Ondoelmatige dweilen
Dan zou je verwachten dat de EU de burgers de beste verkrijgbare dweil geeft. Want er valt steeds meer te dweilen. Een top-dweil is dan geen overbodige luxe. Maar wat krijgen we? Een dweil van een dweil – een dweil die nauwelijks water opneemt.
Als de EU werkelijk zou menen dat er een dreigende klimaatcatastrofe is, waarom wordt de enige effectieve remedie, kernenergie, dan afgeserveerd? Het argument dat kernenergie ook nadelen heeft (met name kernafval) legt toch weinig gewicht in de schaal als het erom gaat de wereld te redden?
Nee, de dweil van kernenergie wordt door de EU niet uitgedeeld. In plaats daarvan krijgen we zonne-energie, windenergie en biomassa, die alle drie grote CO2-uitstoot veroorzaken. Zonne- en windenergie doen dat direct (via levenscyclus-gerelateerde emissies) en indirect (via de emissies van de noodzakelijke back-up, zoals gasgestookte centrales) en biomassa direct (het verschilt niet van fossiele brandstof in dat opzicht, deze houtstook levert alleen veel meer CO2 op).
De EU dweilt niet alleen met een toenemend aantal kranen open, maar ook met dweilen die geen water opnemen. En af en toe schopt iemand een emmer omver.
Ontoerekenbaarheid
Hoe komt de EU weg met dit soort beleid? Beleid dat voorzienbaar ineffectief zal zijn. Het antwoord is ‘lange termijn doelstellingen’.
De huidige leiders van de EU zullen in 2050 al lang van hun ruime pensioen aan het genieten zijn. Zij kunnen niet ter verantwoording worden geroepen voor het gevoerde beleid. De nieuwe leiders zullen verwijzen naar hun voorgangers. Zo zal het falen van het beleid aan niemand kunnen worden toegerekend.
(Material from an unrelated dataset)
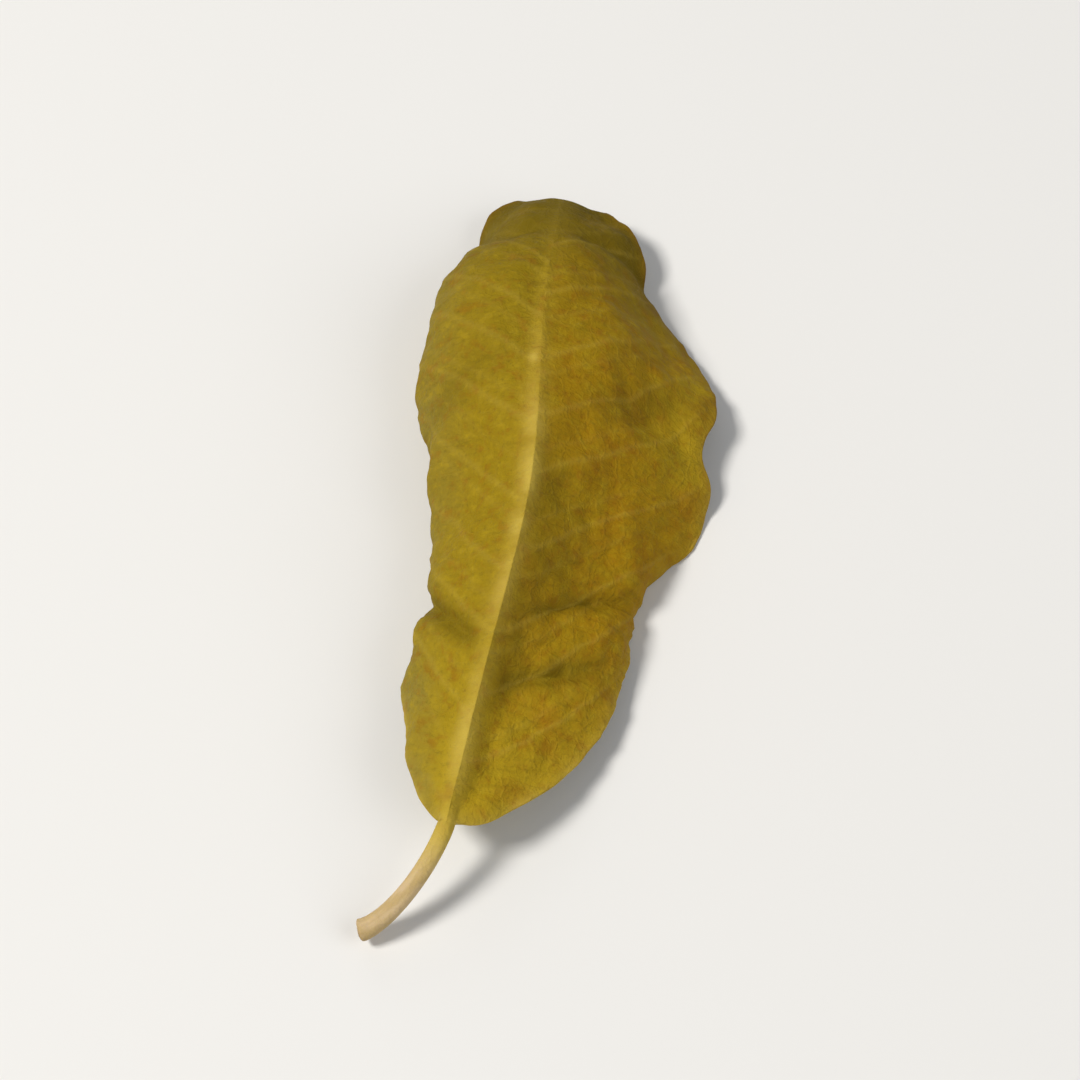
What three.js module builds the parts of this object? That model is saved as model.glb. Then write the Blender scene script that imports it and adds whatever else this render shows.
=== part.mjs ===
// One dried moringa leaflet, lying on a flat surface: a thin blade, its midrib and its short stalk,
// grown as one piece. The midrib is the crest of a low tent, the left half is rolled under itself,
// and the margins touch the surface in several places.
// Millimetres. +Y runs from the stalk to the tip, +X is to the right, +Z is up.
import * as THREE from 'three';
import { mergeVertices } from 'three/addons/utils/BufferGeometryUtils.js';

// Driving dimensions
const BLADE_LENGTH = 18;      // along the midrib, base to tip
const HALF_WIDTH = 4.85;      // midrib to margin at the widest place, laid flat
const LAMINA = 0.2;           // thickness of the blade between its veins
const RIB_RADIUS = 0.2;       // of the stalk, and of the midrib where it enters the blade
const FOOT_RADIUS = 0.27;     // of the stalk's swollen lower end

// The leaf's shape as it dried
const RIB_TAPER = 0.75;       // share of its radius that the midrib loses by the tip
const RIB_BELOW = 0.35;       // how far the midrib stands out below the blade, against above it
const TIP_TAPER = 0.55;       // power by which the blade narrows to its tip: lower is blunter
const TIP_SHARE = 0.99;       // where the width curve is cut off, which leaves the tip blunt
const NOTCH_DEPTH = 0.25;     // of the shallow notch where the midrib ends at the tip
const NOTCH_WIDTH = 0.7;
const NOTCH_FROM = 0.93;      // share of the blade's length at which the surface starts to draw back
const SINK = 0.16;            // how far the lowest places give way as the leaf settles
const SETTLE = 0.06;          // half the height over which a settled place eases into the slope
const PRESSED = 0.04;         // the skin lower than this is pressed flat by the surface

// The midrib and the stalk as cubic Bezier curves, in shares of the blade's length
const atShare = (x, y, z) => new THREE.Vector3(x, y, z).multiplyScalar(BLADE_LENGTH);
const BASE = atShare(0, 0, 0.067);
const MIDRIB = new THREE.CubicBezierCurve3(
  BASE, atShare(0.025, 0.333, 0.144), atShare(0, 0.667, 0.239), atShare(-0.003, 0.961, 0.03));
const STALK = new THREE.CubicBezierCurve3(
  atShare(-0.09, -0.128, -0.006), atShare(-0.062, -0.122, 0), atShare(-0.014, -0.067, 0.045), BASE);

// Each half of the blade falls away from the midrib at these angles in degrees, at even steps from
// base to tip, and its outer part turns down further by the angles of the curl.
const RIGHT = {
  sign: 1,
  baseTaper: 0.6,             // power by which this half narrows to the base
  slope: [22, 28, 30, 30, 30, 29, 27, 27, 30, 32, 22],
  curl: [10, 10, 15, 45, 50, 20, 0, 12, 25, 30, 10],
  curlStart: 0.45,
  fold: 20,                   // extra fall beside the midrib
};
const LEFT = {
  sign: -1,
  baseTaper: 0.8,
  slope: [24, 33, 42, 44, 41, 36, 33, 33, 36, 36, 26],
  curl: [20, 30, 45, 110, 155, 150, 110, 95, 110, 70, 20],
  curlStart: 0.4,
  fold: -10,
};
const FOLD_REACH = 0.18;      // share of the half width that the fold beside the midrib takes

// How finely the surface is divided
const STALK_STEPS = 7;
const BLADE_STEPS = 46;
const SHARES = [0, 0.025, 0.06, 0.12, 0.24, 0.38, 0.52, 0.66, 0.79, 0.9, 0.975, 1];
const COLUMNS = [
  ...SHARES.slice(1).reverse().map((q) => ({ half: LEFT, q })),
  ...SHARES.map((q) => ({ half: RIGHT, q })),
];
const FALL_STEPS = 40;        // for adding up the fall across one half

const { clamp, degToRad, lerp, smoothstep } = THREE.MathUtils;

// A smooth line through values at even steps, read at t from 0 to 1
function through(values, t) {
  const last = values.length - 1;
  const x = clamp(t, 0, 1) * last;
  const i = Math.min(Math.floor(x), last - 1);
  const f = x - i;
  const [a, b, c, d] = [i - 1, i, i + 1, i + 2].map((n) => values[clamp(n, 0, last)]);
  return b + 0.5 * f * (c - a + f * (2 * a - 5 * b + 4 * c - d + f * (3 * (b - c) + d - a)));
}

// Width of one half of the blade, laid flat
function halfWidth(half, t) {
  const widestAt = half.baseTaper / (half.baseTaper + TIP_TAPER);
  const fromBase = (TIP_SHARE * t) / widestAt;
  const toTip = (1 - TIP_SHARE * t) / (1 - widestAt);
  return HALF_WIDTH * fromBase ** half.baseTaper * toTip ** TIP_TAPER;
}

// Angle by which the blade falls at a share q of the way from midrib to margin, in radians
function fallAngle(half, t, q) {
  const fold = half.fold * Math.exp(-((q / FOLD_REACH) ** 2));
  const curl = through(half.curl, t) * smoothstep(q, half.curlStart, 1);
  return degToRad(through(half.slope, t) + fold + curl);
}

// Stations along the leaf, from the stalk's foot to the tip. They lie closer at the blade's ends.
function stations() {
  const list = [];
  for (let i = 0; i < STALK_STEPS; i += 1) {
    const u = i / STALK_STEPS;
    const rib = lerp(RIB_RADIUS, FOOT_RADIUS, (1 - u) ** 3);
    list.push({ curve: STALK, u, t: 0, rib, blade: 0 });
  }
  for (let i = 0; i <= BLADE_STEPS; i += 1) {
    const even = i / BLADE_STEPS;
    const t = lerp(even, 0.5 - 0.5 * Math.cos(Math.PI * even), 0.6);
    const rib = RIB_RADIUS * (1 - RIB_TAPER * t);
    list.push({ curve: MIDRIB, u: t, t, rib, blade: 1 });
  }
  return list;
}

// From the midrib's middle to the margin at a station, laid flat. The stalk is as wide as its rib.
function reach(station, half) {
  return station.rib + station.blade * halfWidth(half, station.t);
}

// One row of points across the leaf at a station, from the left margin to the right one
function middleRow(station) {
  const along = station.curve.getTangent(station.u);
  const side = along.clone().cross(new THREE.Vector3(0, 0, 1)).normalize();
  const up = side.clone().cross(along);
  const crest = station.curve.getPoint(station.u);

  const pointAt = (half, q) => {
    let out = 0;
    let fall = 0;
    for (let n = 0; n < FALL_STEPS; n += 1) {
      const angle = station.blade * fallAngle(half, station.t, (q * (n + 0.5)) / FALL_STEPS);
      out += Math.cos(angle);
      fall += Math.sin(angle);
    }
    const away = q * reach(station, half);
    return crest.clone()
      .addScaledVector(side, (half.sign * out * away) / FALL_STEPS)
      .addScaledVector(up, (-fall * away) / FALL_STEPS)
      .addScaledVector(along, -station.blade * notch(station.t, away));
  };
  return COLUMNS.map(({ half, q }) => pointAt(half, q));
}

// How far the tip is set back at the end of the midrib
function notch(t, away) {
  return NOTCH_DEPTH * smoothstep(t, NOTCH_FROM, 1) * Math.exp(-((2 * away / NOTCH_WIDTH) ** 2));
}

// Half the leaf's thickness at a column: the round midrib and the flat blade, blended
function halfThickness(station, { half, q }, isTop) {
  const width = reach(station, half);
  const away = q * width;
  const stand = isTop ? 1 : lerp(1, RIB_BELOW, station.blade * smoothstep(station.t, 0, 0.08));
  const rib = stand * Math.sqrt(Math.max(station.rib ** 2 - away ** 2, 0));
  const fromMargin = Math.min((width - away) / (LAMINA / 2), 1);
  const lamina = station.blade * (LAMINA / 2) * Math.sqrt(1 - (1 - fromMargin) ** 2);
  return Math.hypot(rib, lamina);
}

// Lowers the leaf until its lowest places rest on the surface and flatten against it. The middle of
// the blade stays half its thickness above the surface.
function settle(rows, places) {
  const skinHeights = rows.map((row, r) => row.map((point, c) => (
    point.z - halfThickness(places[r], COLUMNS[c], false))));
  const lowest = Math.min(...skinHeights.flat());
  rows.forEach((row, r) => row.forEach((point, c) => {
    const height = skinHeights[r][c] - lowest - SINK;
    const eased = (height + SETTLE) ** 2 / (4 * SETTLE);
    const settled = height > SETTLE ? height : height < -SETTLE ? 0 : eased;
    point.z = settled + point.z - skinHeights[r][c];
  }));
}

// Unit normal of the middle surface, from the rows and columns beside a point
function normalAt(rows, r, c) {
  const lastRow = rows.length - 1;
  const lastColumn = rows[0].length - 1;
  const along = rows[Math.min(r + 1, lastRow)][c].clone().sub(rows[Math.max(r - 1, 0)][c]);
  const across = rows[r][Math.min(c + 1, lastColumn)].clone().sub(rows[r][Math.max(c - 1, 0)]);
  return across.cross(along).normalize();
}

// The closed body: an upper and a lower sheet that meet all along the leaf's outline
function leafGeometry() {
  const places = stations();
  const rows = places.map(middleRow);
  settle(rows, places);
  const lastRow = rows.length - 1;
  const lastColumn = COLUMNS.length - 1;

  const sheet = (isTop) => rows.map((row, r) => row.map((point, c) => {
    const offset = r === lastRow ? 0 : halfThickness(places[r], COLUMNS[c], isTop);
    const skin = point.clone().addScaledVector(normalAt(rows, r, c), isTop ? offset : -offset);
    return skin.setZ(skin.z < PRESSED ? 0 : skin.z);
  }));
  const upper = sheet(true);
  const lower = sheet(false);

  const corners = [];
  const face = (a, b, c) => corners.push(...a.toArray(), ...b.toArray(), ...c.toArray());
  const quad = (a, b, c, d) => {
    face(a, b, c);
    face(a, c, d);
  };
  for (let r = 0; r < lastRow; r += 1) {
    for (let c = 0; c < lastColumn; c += 1) {
      quad(upper[r][c], upper[r][c + 1], upper[r + 1][c + 1], upper[r + 1][c]);
      quad(lower[r][c], lower[r + 1][c], lower[r + 1][c + 1], lower[r][c + 1]);
    }
  }
  // the cut face of the stalk's foot
  for (let c = 0; c < lastColumn; c += 1) {
    quad(upper[0][c], lower[0][c], lower[0][c + 1], upper[0][c + 1]);
  }
  return closedGeometry(corners);
}

// Shares the vertices, drops the triangles that have closed up, and centres the base on the origin
function closedGeometry(corners) {
  const loose = new THREE.BufferGeometry();
  loose.setAttribute('position', new THREE.Float32BufferAttribute(corners, 3));
  const merged = mergeVertices(loose, 1e-3);
  const { array } = merged.index;
  const kept = [];
  for (let i = 0; i < array.length; i += 3) {
    const [a, b, c] = [array[i], array[i + 1], array[i + 2]];
    if (a !== b && b !== c && c !== a) kept.push(a, b, c);
  }
  merged.setIndex(kept);
  merged.computeBoundingBox();
  const { min, max } = merged.boundingBox;
  merged.translate(-(min.x + max.x) / 2, -(min.y + max.y) / 2, -min.z);
  merged.computeVertexNormals();
  return merged;
}

const driedLeaf = new THREE.MeshStandardMaterial({ color: 0x9a7f26, roughness: 0.8, metalness: 0 });

const leaf = new THREE.Mesh(leafGeometry(), driedLeaf);
leaf.name = 'leaf';

const moringaLeaf = new THREE.Group();
moringaLeaf.add(leaf);

export default moringaLeaf;
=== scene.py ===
"""The looks of one dried moringa leaflet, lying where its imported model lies. Lengths are in metres."""

import math

import bpy
import numpy as np
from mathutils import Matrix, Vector, noise


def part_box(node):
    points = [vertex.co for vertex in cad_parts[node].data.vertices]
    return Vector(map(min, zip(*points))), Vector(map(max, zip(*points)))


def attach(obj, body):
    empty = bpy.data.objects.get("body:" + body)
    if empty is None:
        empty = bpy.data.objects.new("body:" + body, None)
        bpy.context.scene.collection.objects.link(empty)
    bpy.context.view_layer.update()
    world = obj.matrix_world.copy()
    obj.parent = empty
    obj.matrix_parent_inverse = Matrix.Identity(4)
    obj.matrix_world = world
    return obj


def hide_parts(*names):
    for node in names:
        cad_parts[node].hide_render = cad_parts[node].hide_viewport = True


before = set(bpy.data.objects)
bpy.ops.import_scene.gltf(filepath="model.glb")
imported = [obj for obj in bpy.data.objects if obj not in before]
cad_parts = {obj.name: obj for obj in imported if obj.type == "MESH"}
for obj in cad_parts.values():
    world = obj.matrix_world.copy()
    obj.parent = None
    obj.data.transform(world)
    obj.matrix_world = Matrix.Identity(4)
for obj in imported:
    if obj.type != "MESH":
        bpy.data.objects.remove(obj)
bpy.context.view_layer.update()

bpy.ops.object.select_all(action="DESELECT")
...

Daarom is klimaatbeleid voor politici zo’n mooi beleidsterrein – je krijgt alle lof van de wereld (en stemmen), maar je kunt het falen van het beleid op toekomstige generaties afschuiven. En dan heb je ook nog goede kans dat, ondanks het beleidsfalen, de gevreesde ‘klimaatcatastrofe’ uitblijft als de stijging van de gemiddelde temperatuur geen schadelijke gevolgen blijkt te hebben. ‘Klimaatneutraal’, het klinkt prachtig, maar het huidige EU beleid kan ons gemakkelijk het water aan de lippen brengen.